You shouldn’t use this method for every task and when you do every decision should be carefully considered. Take the size of your runspace pool, for instance. Think carefully about how and where your code will be executed. Where are the bottlenecks? Where is the resource usage occuring? And, of course, how many CPU cores are on the machine where the code will be executed (both host machine and remote)?

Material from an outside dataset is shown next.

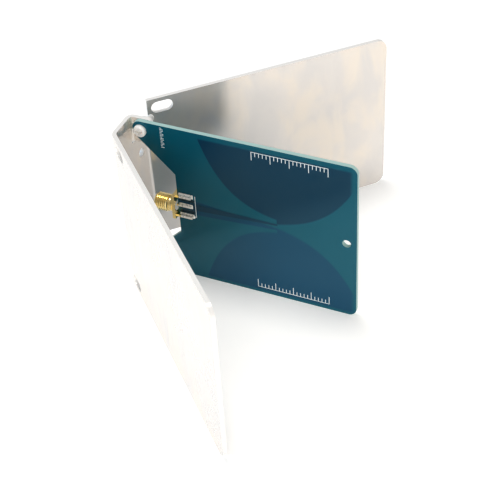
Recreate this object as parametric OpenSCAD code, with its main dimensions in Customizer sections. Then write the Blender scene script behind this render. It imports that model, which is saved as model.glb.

For example, I have used this method to perform index maintenance on SQL Servers. But, consider all of the pieces. If you didn’t know that index rebuilds (but not reorgs!) could be multi-threaded by SQL Server, you could get into some trouble. I came across a database tool that professes to multi-thread index rebuilds, but it’s method is to simply calculate the number of cores available to the server and kick off that number of rebuilds. Ignoring for a moment that you have not left any processors for Windows to use, you’ve also not considered the operations of the index rebuilds themselves. If the max degree of parallelism setting is 0 on the index definition (or any number other than 1), you could be looking at serious resource conflict. Imagine an 8 core server. That’s potentially 64 simultaneous threads! It will work, but the scheduler yields, CPU cache thrashing, context changes, ( cross-NUMA node access costs?) may have serious impact to your system.

So, be careful and think through the impact of the decisions you make when using this method.